-- START DATA SEGMENT --

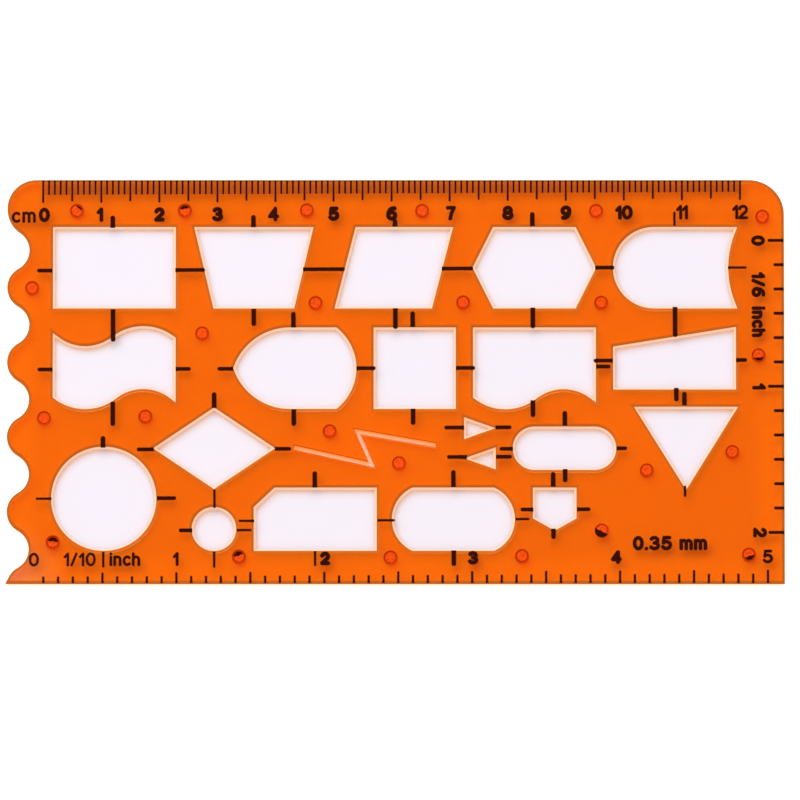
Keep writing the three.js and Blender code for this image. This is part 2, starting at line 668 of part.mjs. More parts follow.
// A pip is turned: a low foot under the sheet and a shank that fills the hole above it
function spacerPip() {
  const shankTop = PIP_FOOT_HEIGHT + SHEET_THICKNESS - PIP_TOP_RECESS;
  const footRadius = PIP_FOOT_DIAMETER / 2;
  const shankRadius = PIP_SHANK_DIAMETER / 2;
  const profile = [
    point(0, 0),
    point(PIP_SOLE_DIAMETER / 2, 0),
    point(footRadius, (PIP_FOOT_DIAMETER - PIP_SOLE_DIAMETER) / 2),
    point(footRadius, PIP_FOOT_HEIGHT),
    point(shankRadius, PIP_FOOT_HEIGHT),
    point(shankRadius, shankTop),
    point(0, shankTop),
  ];
  const turned = new THREE.LatheGeometry(profile, PIP_SIDES);
  turned.rotateX(Math.PI / 2);
  return turned;
}

const stencil = new THREE.Group();
stencil.name = "flowchart_stencil";

const sheetMaterial = new THREE.MeshStandardMaterial({
  color: 0xfb690c,
  roughness: 0.18,
  metalness: 0,
  transparent: true,
  opacity: 0.8,
});
const plate = new THREE.Mesh(templatePlate(), sheetMaterial);
plate.name = "template_plate";
plate.position.z = PIP_FOOT_HEIGHT;
stencil.add(plate);

const pipGeometry = spacerPip();
const pipMaterial = new THREE.MeshStandardMaterial({ color: 0xf9481f, roughness: 0.3, metalness: 0 });
pipPlaces().forEach((centre, index) => {
  const pip = new THREE.Mesh(pipGeometry, pipMaterial.clone());
  pip.name = `spacer_pip_${String(index + 1).padStart(2, "0")}`;
  pip.position.set(centre.x, centre.y, 0);
  stencil.add(pip);
});

export default stencil;
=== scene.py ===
# Flowchart drawing stencil: a clear orange sheet with drafted cut-outs, stamped scales and marks, and
# redder spacer pips. Lengths inside the functions are in millimetres and go into the meshes in metres.
import math
import random

import bpy
from mathutils import Matrix, Vector
from mathutils.geometry import delaunay_2d_cdt


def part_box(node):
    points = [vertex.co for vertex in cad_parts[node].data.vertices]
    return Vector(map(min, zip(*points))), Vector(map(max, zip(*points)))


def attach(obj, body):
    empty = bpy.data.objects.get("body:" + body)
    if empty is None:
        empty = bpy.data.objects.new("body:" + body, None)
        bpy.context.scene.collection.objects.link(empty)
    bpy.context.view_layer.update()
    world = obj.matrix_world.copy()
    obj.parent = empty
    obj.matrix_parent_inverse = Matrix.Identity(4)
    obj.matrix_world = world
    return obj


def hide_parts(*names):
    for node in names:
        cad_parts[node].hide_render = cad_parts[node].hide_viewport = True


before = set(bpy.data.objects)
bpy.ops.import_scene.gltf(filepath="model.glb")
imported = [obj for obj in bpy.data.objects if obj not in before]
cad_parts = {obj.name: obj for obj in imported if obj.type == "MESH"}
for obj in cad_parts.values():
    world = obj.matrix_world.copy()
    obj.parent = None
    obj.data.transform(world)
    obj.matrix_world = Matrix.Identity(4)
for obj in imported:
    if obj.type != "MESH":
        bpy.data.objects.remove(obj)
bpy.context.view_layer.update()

bl_info = {
    "name": "Flowchart Drawing Stencil",
    "version": (1, 0, 0),
    "blender": (4, 5, 0),
    "location": "3D Viewport > Sidebar > Stencil",
    "description": "Builds a clear flowchart stencil with its pips, scales, marks and studio",
    "category": "Add Mesh",
}

MM = 0.001
SHEET_LOW, SHEET_HIGH = (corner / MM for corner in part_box("template_plate"))
LEFT_EDGE, BOTTOM_EDGE, UNDERSIDE = SHEET_LOW
RIGHT_EDGE, TOP_EDGE, INK_FACE = SHEET_HIGH
PIP_NODES = sorted(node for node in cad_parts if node.startswith("spacer_pip"))

# The ink stands this far above the sheet's own face, and reaches this far down into its groove
INK_PROUD = 0.012
INK_DEPTH = 0.1
FACE = INK_FACE - INK_PROUD

# Thickness of the film of painted ink shadow above and below the sheet's face
FILM_PROUD = 0.004
FILM_DEPTH = 0.02

# Softened edges of the sheet and of a pip's seat, from the flat face to the wall: shares of width and drop
SOFT_PROFILE = ((1.0, 0.0), (0.8, 0.03), (0.5, 0.17), (0.22, 0.5), (0.0, 1.0))
SEAT_PROFILE = ((1.0, 0.0), (0.8, 0.3), (0.0, 1.0))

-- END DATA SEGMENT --

_EXERCISE DETAILS_: Using the data above, repeat every line exactly.

_SOLUTION FOR THIS TASK_:
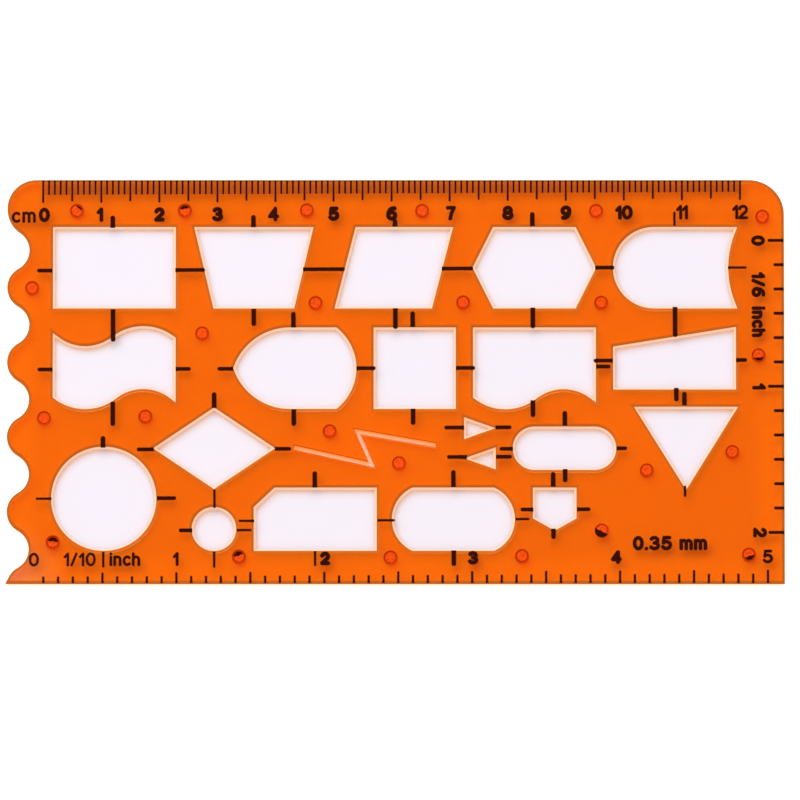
Keep writing the three.js and Blender code for this image. This is part 2, starting at line 668 of part.mjs. More parts follow.
// A pip is turned: a low foot under the sheet and a shank that fills the hole above it
function spacerPip() {
  const shankTop = PIP_FOOT_HEIGHT + SHEET_THICKNESS - PIP_TOP_RECESS;
  const footRadius = PIP_FOOT_DIAMETER / 2;
  const shankRadius = PIP_SHANK_DIAMETER / 2;
  const profile = [
    point(0, 0),
    point(PIP_SOLE_DIAMETER / 2, 0),
    point(footRadius, (PIP_FOOT_DIAMETER - PIP_SOLE_DIAMETER) / 2),
    point(footRadius, PIP_FOOT_HEIGHT),
    point(shankRadius, PIP_FOOT_HEIGHT),
    point(shankRadius, shankTop),
    point(0, shankTop),
  ];
  const turned = new THREE.LatheGeometry(profile, PIP_SIDES);
  turned.rotateX(Math.PI / 2);
  return turned;
}

const stencil = new THREE.Group();
stencil.name = "flowchart_stencil";

const sheetMaterial = new THREE.MeshStandardMaterial({
  color: 0xfb690c,
  roughness: 0.18,
  metalness: 0,
  transparent: true,
  opacity: 0.8,
});
const plate = new THREE.Mesh(templatePlate(), sheetMaterial);
plate.name = "template_plate";
plate.position.z = PIP_FOOT_HEIGHT;
stencil.add(plate);

const pipGeometry = spacerPip();
const pipMaterial = new THREE.MeshStandardMaterial({ color: 0xf9481f, roughness: 0.3, metalness: 0 });
pipPlaces().forEach((centre, index) => {
  const pip = new THREE.Mesh(pipGeometry, pipMaterial.clone());
  pip.name = `spacer_pip_${String(index + 1).padStart(2, "0")}`;
  pip.position.set(centre.x, centre.y, 0);
  stencil.add(pip);
});

export default stencil;
=== scene.py ===
# Flowchart drawing stencil: a clear orange sheet with drafted cut-outs, stamped scales and marks, and
# redder spacer pips. Lengths inside the functions are in millimetres and go into the meshes in metres.
import math
import random

import bpy
from mathutils import Matrix, Vector
from mathutils.geometry import delaunay_2d_cdt


def part_box(node):
    points = [vertex.co for vertex in cad_parts[node].data.vertices]
    return Vector(map(min, zip(*points))), Vector(map(max, zip(*points)))


def attach(obj, body):
    empty = bpy.data.objects.get("body:" + body)
    if empty is None:
        empty = bpy.data.objects.new("body:" + body, None)
        bpy.context.scene.collection.objects.link(empty)
    bpy.context.view_layer.update()
    world = obj.matrix_world.copy()
    obj.parent = empty
    obj.matrix_parent_inverse = Matrix.Identity(4)
    obj.matrix_world = world
    return obj


def hide_parts(*names):
    for node in names:
        cad_parts[node].hide_render = cad_parts[node].hide_viewport = True


before = set(bpy.data.objects)
bpy.ops.import_scene.gltf(filepath="model.glb")
imported = [obj for obj in bpy.data.objects if obj not in before]
cad_parts = {obj.name: obj for obj in imported if obj.type == "MESH"}
for obj in cad_parts.values():
    world = obj.matrix_world.copy()
    obj.parent = None
    obj.data.transform(world)
    obj.matrix_world = Matrix.Identity(4)
for obj in imported:
    if obj.type != "MESH":
        bpy.data.objects.remove(obj)
bpy.context.view_layer.update()

bl_info = {
    "name": "Flowchart Drawing Stencil",
    "version": (1, 0, 0),
    "blender": (4, 5, 0),
    "location": "3D Viewport > Sidebar > Stencil",
    "description": "Builds a clear flowchart stencil with its pips, scales, marks and studio",
    "category": "Add Mesh",
}

MM = 0.001
SHEET_LOW, SHEET_HIGH = (corner / MM for corner in part_box("template_plate"))
LEFT_EDGE, BOTTOM_EDGE, UNDERSIDE = SHEET_LOW
RIGHT_EDGE, TOP_EDGE, INK_FACE = SHEET_HIGH
PIP_NODES = sorted(node for node in cad_parts if node.startswith("spacer_pip"))

# The ink stands this far above the sheet's own face, and reaches this far down into its groove
INK_PROUD = 0.012
INK_DEPTH = 0.1
FACE = INK_FACE - INK_PROUD

# Thickness of the film of painted ink shadow above and below the sheet's face
FILM_PROUD = 0.004
FILM_DEPTH = 0.02

# Softened edges of the sheet and of a pip's seat, from the flat face to the wall: shares of width and drop
SOFT_PROFILE = ((1.0, 0.0), (0.8, 0.03), (0.5, 0.17), (0.22, 0.5), (0.0, 1.0))
SEAT_PROFILE = ((1.0, 0.0), (0.8, 0.3), (0.0, 1.0))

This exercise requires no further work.